According to the MBA, applications for mortgages declined by 4.5% for the week ending October 14, more than double the rate of decline compared to the week before. As a result, weekly mortgage application volume remains at the lowest level since 1997—the same year the Dow Jones Industrial Average closed over 7,000 for the first time. Yet, despite the slide in overall loan applications, ARM loan volume continued to tick up.

“With rates at these high levels, the ARM share rose to 12.8% of all applications, which was the highest share since March 2008,” said MBA Vice President and Deputy Chief Economist Joel Kan in an emailed statement. “ARM loans continue to remain a viable option for borrowers who are still trying to find ways to reduce their monthly payments.”

Related: Mortgage Rates Forecast For 2022

Where Is the Housing Market Headed?

Various indicators suggest that the housing market will remain stalled for the foreseeable future. According to the latest Zillow report, national home values stayed relatively flat between August and September but are still nearly 13% higher than a year ago. Between sticker shock and high mortgage rates, prospective home buyers are staying put, accounting for a roughly 30% decline in year-over-year home sales—a trend many experts expect to continue in the coming months.

Related: Best Mortgage Lenders Of October 2022

In the latest monthly NAHB/Wells Fargo Housing Market Index (HMI), home builders’ confidence in the housing market took another dip in this ongoing climate of high inflation and rising mortgage rates.

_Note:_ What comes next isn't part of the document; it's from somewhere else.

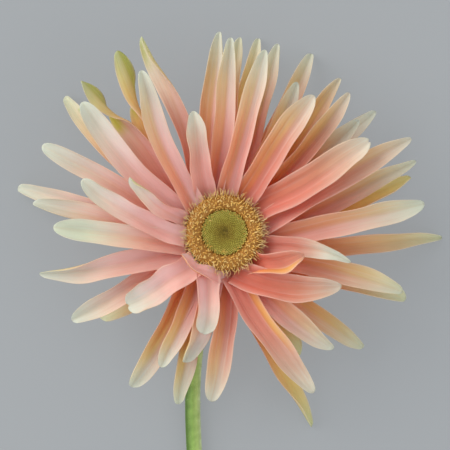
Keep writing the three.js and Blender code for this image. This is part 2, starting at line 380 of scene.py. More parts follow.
def petal_material():
    """Coral to cream along the blade, streaked and veined, with painted shade along its channel, and lit
    through from behind.
    """
    n = Nodes("petal")
    along, across = n.attribute("along"), n.attribute("across")
    seed = n.attribute("seed")
    off_middle = n.math("ABSOLUTE", across)

    def pattern(across_scale, along_scale, detail):
        """Noise that lies along the blade, and differs from petal to petal."""
        x = n.math("MULTIPLY", across, across_scale)
        y = n.math("MULTIPLY", along, along_scale)
        return n.noise(n.vector(x, y, seed), 1.0, detail)

    streaks = pattern(9.0, 2.2, 3.0)
    veins = pattern(34.0, 3.0, 2.0)
    cells = pattern(60.0, 420.0, 1.0)
    blotch = pattern(1.4, 5.0, 2.0)

    # the colours along the blade, with their borders drawn out by the streaks
    wander = n.math("MULTIPLY", n.math("SUBTRACT", streaks, 0.5), 0.22)
    reached = n.math("MULTIPLY", along, n.attribute("reach"))
    place = n.math("ADD", reached, wander, clamp=True)
    upper = n.mix(n.attribute("tone"), n.ramp(place, PALE), n.ramp(place, DEEP))
    upper = n.mix(n.attribute("yellow"), upper, n.ramp(place, YELLOW))
    colour = n.mix(n.attribute("face"), n.ramp(place, UNDER), upper)
    colour = n.mix(n.attribute("lime"), colour, LIME)

    # a cream margin, two broken pale lines, and painted shade darkening the middle of the channel between
    # them
    margin = n.math("POWER", off_middle, 7.0)
    colour = n.mix(n.math("MULTIPLY", margin, 0.65), colour, CREAM_MARGIN)
    off_line = n.math("ABSOLUTE", n.math("SUBTRACT", off_middle, LINE_PLACE))
    line = n.math("SUBTRACT", 1.0, n.math("MULTIPLY", off_line, 11.0), clamp=True)
    breaks = n.math("SUBTRACT", n.math("MULTIPLY", streaks, 2.4), 0.8, clamp=True)
    line = n.math("MULTIPLY", line, breaks)
    colour = n.mix(n.math("MULTIPLY", line, 0.55), colour, PALE_LINE)
    # painted shade along the middle of the channel, where the cupped blade holds shade
    painted_channel_shade = n.math("SUBTRACT", 1.0, n.math("MULTIPLY", off_middle, 4.0), clamp=True)
    colour = n.mix(n.math("MULTIPLY", painted_channel_shade, 0.45), colour, PAINTED_CHANNEL_SHADE, "MULTIPLY")

    # dark veins and broad blotches
    vein_dark = n.ramp(veins, [(0.3, (0.86, 0.82, 0.80, 1)), (0.62, (1, 1, 1, 1))])
    colour = n.mix(0.4, colour, vein_dark, "MULTIPLY")
    shade = n.ramp(blotch, [(0.25, (0.9, 0.88, 0.87, 1)), (0.75, (1.05, 1.04, 1.03, 1))])
    colour = n.mix(0.8, colour, shade, "MULTIPLY")

    height = n.math("ADD", n.math("MULTIPLY", veins, 0.7), n.math("MULTIPLY", cells, 0.3))
    normal = n.bump(height, VEIN_RELIEF, 0.55)
    glow = n.ramp(place, GLOW)
    skin = n.add(
        "ShaderNodeBsdfPrincipled",
        {
            "Base Color": colour,
            "Roughness": 0.52,
            "Specular IOR Level": 0.35,
            "Sheen Weight": 0.12,
            "Sheen Roughness": 0.4,
            "Normal": normal,
        },
    ).outputs[0]
    through = n.add("ShaderNodeBsdfTranslucent", {"Color": glow, "Normal": normal}).outputs[0]
    both = n.add("ShaderNodeMixShader", {0: THROUGH, 1: skin, 2: through}).outputs[0]
    return n.finish(both)


def speckled_material(name, stops, roughness, grain, through=0.0):
    """A finish whose colour runs with the mesh's shade value, with a fine grain over it.

    through is how much of its shading is light that passes through it.
    """
    n = Nodes(name)
    place = n.add("ShaderNodeTexCoord").outputs["Object"]
    fine = n.noise(place, grain, 3.0)
    wander = n.math("MULTIPLY", n.math("SUBTRACT", fine, 0.5), 0.3)
    where = n.math("ADD", n.attribute("shade"), wander, clamp=True)
    colour = n.ramp(where, stops)
    tint = n.ramp(fine, [(0.3, (0.82, 0.82, 0.8, 1)), (0.7, (1.08, 1.08, 1.05, 1))])
    colour = n.mix(0.7, colour, tint, "MULTIPLY")
    skin = n.add(
        "ShaderNodeBsdfPrincipled",
        {
            "Base Color": colour,
            "Roughness": roughness,
            "Specular IOR Level": 0.3,
            "Normal": n.bump(fine, GRAIN_RELIEF, 0.6),
        },
    ).outputs[0]
    if through:
        back = n.add("ShaderNodeBsdfTranslucent", {"Color": colour}).outputs[0]
        skin = n.add("ShaderNodeMixShader", {0: through, 1: skin, 2: back}).outputs[0]
    return n.finish(skin)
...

The HMI index is on a scale from 0 to 100 and gauges the strength of the single-family housing market. The survey includes roughly 900 home builders, and a score below 50 indicates that U.S. homebuilders have a negative outlook.

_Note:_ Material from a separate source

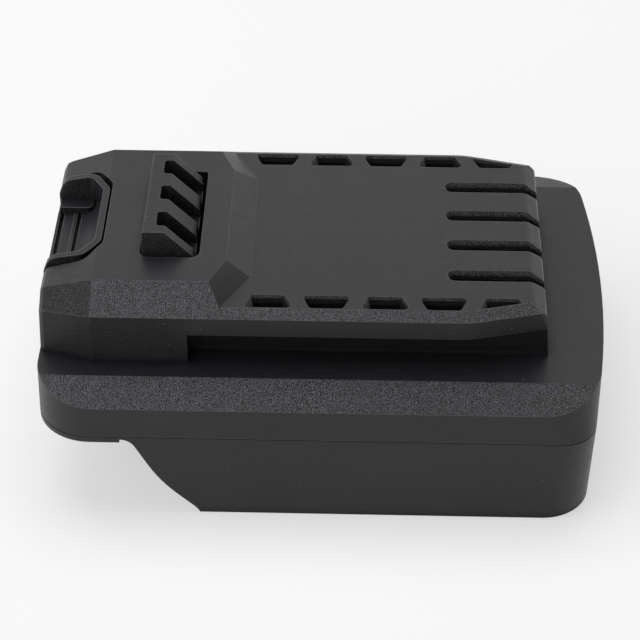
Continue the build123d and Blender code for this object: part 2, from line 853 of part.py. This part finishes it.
def make_release_button():
    right = left_x + notch_length - button_end_gap - button_rim
    lip_z = hump_z - button_lip_drop
    # The thumb scoop is a trough that breaks out of the left end and curves up on the right
    inner = offset(notch_outline(button_end_gap, button_side_gap), amount=-button_rim)
    trough = make_face(Polyline(
        (left_x - overrun, lip_z), (right, lip_z), (right, button_top_z + overrun),
        (left_x - overrun, button_top_z + overrun), close=True))
    trough = fillet(trough.vertices().sort_by_distance((right, lip_z, 0))[0], button_scoop_radius)
    body = button_body() - (prism(inner, lip_z, button_top_z + overrun) & along(trough, notch_width))
    # Grip grooves with a low ridge before each, between two raised bars
    half = notch_width / 2 - button_side_gap - button_rim
    half_grip = half - button_bar_width
    for i in range(button_groove_count):
        x = left_x + button_groove_start + i * button_groove_pitch
        ridge_x = max(left_x, x - button_ridge_width)
        body += block((ridge_x, -half_grip, lip_z), (x, half_grip, lip_z + button_ridge_height))
        low = (x, -half_grip, lip_z - button_groove_depth)
        body -= block(low, (x + button_groove_width, half_grip, lip_z + button_ridge_height))
    bar_x = left_x + button_bar_start
    for side in (-1, 1):
        edges = sorted((side * half_grip, side * (half + fit_gap)))
        bar = plan_block((bar_x, edges[0]), (left_x + button_bar_end, edges[1]))
        tip = bar.vertices().sort_by_distance((left_x + button_bar_end, side * half_grip, 0))[0]
        body += prism(fillet(tip, button_bar_radius), lip_z - button_wall / 2, lip_z + button_bar_height)
    # A curtain behind the end wall closes the notch under the button
    curtain_x = left_x + shell_wall + fit_gap
    low = (curtain_x, -half, flange_z - curtain_overlap)
    return body + block(low, (curtain_x + button_wall, half, arm_bottom_z + button_wall))


def make_latch_spring(y):
    height = arm_bottom_z - tray_top_z - spring_wire
    pitch = height / spring_turns
    path = Helix(pitch=pitch, height=height, radius=spring_radius)
    start = path @ 0
    wire = Plane(origin=start, z_dir=path % 0) * RegularPolygon(spring_wire / 2, spring_wire_sides)
    coil = sweep(wire, path=path)
    return Pos(spring_x, y, tray_top_z + spring_wire / 2) * coil


def save(name, shape):
    export_step(shape, os.path.join("parts", name + ".step"))


os.makedirs("parts", exist_ok=True)
save("upper_shell", make_upper_shell())
save("lower_shell", make_lower_shell())
save("circuit_board", make_circuit_board())
save("id_resistors", make_id_resistors())
save("terminal_carrier", make_terminal_carrier())
for number, place in enumerate(clip_places(), start=1):
    save(f"contact_clip_{number}", make_contact_clip(place))
save("blade_block", make_blade_block())
for number, place in enumerate(blade_places(), start=1):
    save(f"battery_blade_{number}", make_battery_blade(place))
save("case_screws", make_case_screws())
save("board_screws", make_board_screws())
save("latch_hook", make_latch_hook())
save("release_button", make_release_button())
save("latch_spring_front", make_latch_spring(-spring_offset))
save("latch_spring_back", make_latch_spring(spring_offset))
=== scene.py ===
import bpy
import math
from mathutils import Matrix, Vector


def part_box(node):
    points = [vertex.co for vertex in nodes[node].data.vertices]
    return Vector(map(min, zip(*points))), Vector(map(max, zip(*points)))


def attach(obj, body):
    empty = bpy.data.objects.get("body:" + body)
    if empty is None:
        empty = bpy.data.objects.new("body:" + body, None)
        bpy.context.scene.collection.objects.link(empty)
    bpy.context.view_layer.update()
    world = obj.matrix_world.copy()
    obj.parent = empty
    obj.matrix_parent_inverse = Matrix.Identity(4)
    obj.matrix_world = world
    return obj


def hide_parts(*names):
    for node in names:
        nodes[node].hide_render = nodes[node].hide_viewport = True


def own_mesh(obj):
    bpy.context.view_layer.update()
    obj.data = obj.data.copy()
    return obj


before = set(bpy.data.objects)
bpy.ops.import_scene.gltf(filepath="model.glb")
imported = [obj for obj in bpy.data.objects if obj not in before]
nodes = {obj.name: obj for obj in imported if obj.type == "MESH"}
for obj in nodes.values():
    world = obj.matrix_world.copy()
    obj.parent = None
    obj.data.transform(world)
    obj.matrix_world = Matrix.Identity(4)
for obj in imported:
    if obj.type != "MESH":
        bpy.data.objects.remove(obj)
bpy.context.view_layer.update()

# Camera, solved from the photograph's straight edges, in metres, degrees and pixels
CAMERA_PLACE = (0.007392, -0.364309, 0.293250)
CAMERA_YAW = -1.389
CAMERA_PITCH = 37.208
CAMERA_ROLL = 0.127
FOCAL_PIXELS = 2281.63
FRAME_PIXELS = 640
SENSOR_WIDTH = 36.0

# Floor and world are white where they are seen or mirrored, and dimmer in the light they give
WORLD_LEVEL = 0.12
WHITE = (1.0, 1.0, 1.0, 1.0)
FLOOR_BOUNCE = (0.6, 0.6, 0.6, 1.0)
FLOOR_SEEN = (0.5, 0.5, 0.5, 1.0)
FLOOR_GLOW = 0.52
FLOOR_HALF = 3.0

# Each lamp's place and size in metres and its power in watts
LAMP_TARGET = (0.0, 0.0, 0.03)
LAMPS = {
    "lamp_top": ((-0.1, 0.35, 1.5), (1.4, 1.2), 15),
    "lamp_left": ((-1.3, -0.2, 1.0), (1.2, 1.2), 7),
    "lamp_front": ((-0.8, -1.2, 0.8), (1.2, 1.2), 6),
}

# Where the finishes, the painted shade and the painted highlight of the shells begin and end, in metres
FLANGE_Z = 0.0276
RECESS_LOW_Z = 0.0285
PLATE_UNDER_Z = 0.0339
# Height where the painted highlight on the deck's end begins
END_HIGHLIGHT_Z = 0.0355
SLOT_TEXTURE_Z = 0.0380
POCKET_TEXTURE_Z = 0.0384
DECK_TOP_Z = 0.0390
SEAM_LOW_Z = 0.01846
SEAM_HIGH_Z = 0.01877
SLOT_HALF_WIDTH = 0.0190
RECESS_HALF_WIDTH = 0.0262
RECESS_LEFT_X = -0.0245
PEDESTAL_RIGHT_X = -0.0240
END_FACE_X = 0.0410

# The deck's taper and its rolled end: where they start, and how far they fall for each metre
TAPER_START_X = 0.0270
TAPER_SLOPE = 0.26
ROLL_START_X = 0.0389
ROLL_SLOPE = 0.73

# Over what length in metres a mask fades out
RECESS_FADE = 0.00005
SEAM_FADE = 0.00008
STEP_FADE = 0.0001
END_HIGHLIGHT_FADE = 0.0005
PEEL_FADE = 0.006

# Patterns of the plastic: cells to a metre, and depths in metres
GRAIN_SCALE = 6500.0
GRAIN_DEPTH = 0.00001
TEXTURE_SCALE = 7200.0
TEXTURE_DEPTH = 0.00008
PEEL_SCALE = 2400.0
PEEL_DEPTH = 0.00025
CLOUD_SCALE = 26.0
HANDLING_SCALE = 420.0
DUST_SCALE = 1500.0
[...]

The index sank by eight points from 46 to 38 between September and October, reflecting an ongoing theme of deteriorating confidence. This was the tenth consecutive drop since December when the index score was 84.

“High mortgage rates approaching 7% have significantly weakened demand, particularly for first-time and first-generation prospective home buyers,” said NAHB Chairman Jerry Konter, a home builder and developer from Georgia, in a press statement. Konter described the lack of housing affordability as a worsening and unsustainable situation and called on policymakers to address the crisis.

Yet, even as experts predict the housing market to remain cool in the coming months, there may be a silver lining for some prospective home buyers.

“(A)s many rate-sensitive shoppers stay sidelined, those who forge ahead now will find more options and more eager sellers than anytime since the pandemic began,” said Zillow senior economist Jeff Tucker in an emailed statement.

But what about prospective home buyers who can’t afford to jump into the game right now? Nicole Bachaud, an economist at Zillow, advises you to use this time to understand your credit score to see if there are ways to improve it by the time you are ready to purchase a home.

“If you have a high credit score, that can significantly change your mortgage rate,” says Buchard. “A couple of basis points on today’s mortgage rates can make a big difference in monthly payment.”